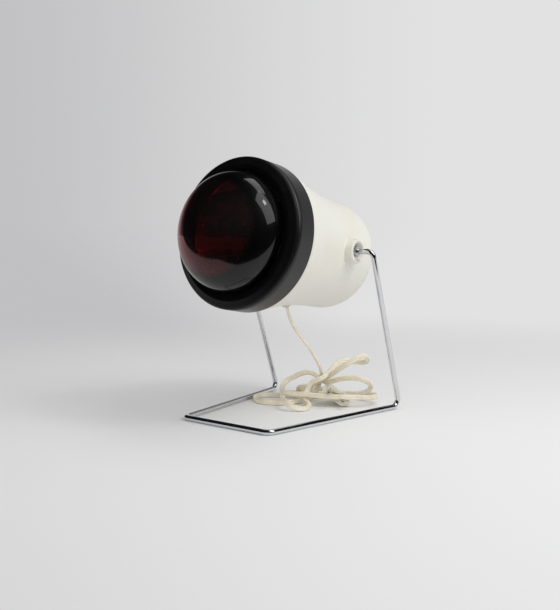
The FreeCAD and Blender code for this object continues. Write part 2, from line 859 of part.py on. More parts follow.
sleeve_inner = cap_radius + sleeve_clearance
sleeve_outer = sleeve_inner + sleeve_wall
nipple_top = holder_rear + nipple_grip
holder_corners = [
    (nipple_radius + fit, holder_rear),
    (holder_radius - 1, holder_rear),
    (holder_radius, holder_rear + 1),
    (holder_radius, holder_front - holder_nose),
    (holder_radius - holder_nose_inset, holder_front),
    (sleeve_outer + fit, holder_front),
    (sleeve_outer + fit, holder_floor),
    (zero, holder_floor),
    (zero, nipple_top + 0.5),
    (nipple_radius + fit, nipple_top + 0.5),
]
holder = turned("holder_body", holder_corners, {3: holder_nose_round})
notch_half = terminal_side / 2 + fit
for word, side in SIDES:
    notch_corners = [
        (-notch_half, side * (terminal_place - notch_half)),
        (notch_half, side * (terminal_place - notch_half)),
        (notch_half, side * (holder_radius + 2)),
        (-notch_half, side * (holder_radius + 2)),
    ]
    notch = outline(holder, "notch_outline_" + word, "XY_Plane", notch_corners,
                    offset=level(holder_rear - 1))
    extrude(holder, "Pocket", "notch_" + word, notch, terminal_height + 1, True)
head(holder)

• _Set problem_
Go through the listing and print each line exactly as it appears.

• _Solution for this task_
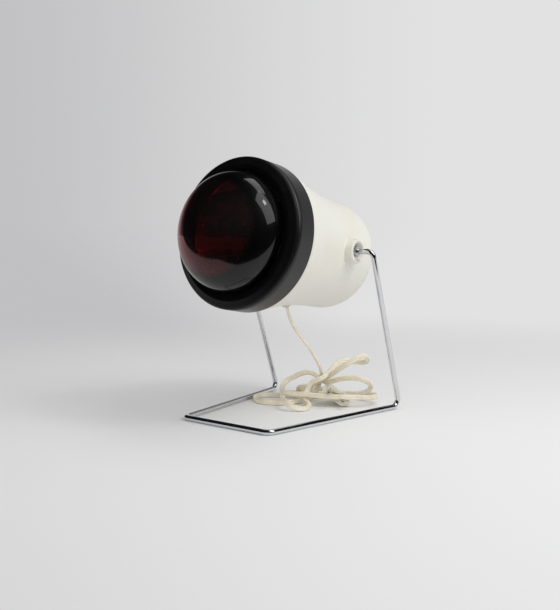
The FreeCAD and Blender code for this object continues. Write part 2, from line 859 of part.py on. More parts follow.
sleeve_inner = cap_radius + sleeve_clearance
sleeve_outer = sleeve_inner + sleeve_wall
nipple_top = holder_rear + nipple_grip
holder_corners = [
    (nipple_radius + fit, holder_rear),
    (holder_radius - 1, holder_rear),
    (holder_radius, holder_rear + 1),
    (holder_radius, holder_front - holder_nose),
    (holder_radius - holder_nose_inset, holder_front),
    (sleeve_outer + fit, holder_front),
    (sleeve_outer + fit, holder_floor),
    (zero, holder_floor),
    (zero, nipple_top + 0.5),
    (nipple_radius + fit, nipple_top + 0.5),
]
holder = turned("holder_body", holder_corners, {3: holder_nose_round})
notch_half = terminal_side / 2 + fit
for word, side in SIDES:
    notch_corners = [
        (-notch_half, side * (terminal_place - notch_half)),
        (notch_half, side * (terminal_place - notch_half)),
        (notch_half, side * (holder_radius + 2)),
        (-notch_half, side * (holder_radius + 2)),
    ]
    notch = outline(holder, "notch_outline_" + word, "XY_Plane", notch_corners,
                    offset=level(holder_rear - 1))
    extrude(holder, "Pocket", "notch_" + word, notch, terminal_height + 1, True)
head(holder)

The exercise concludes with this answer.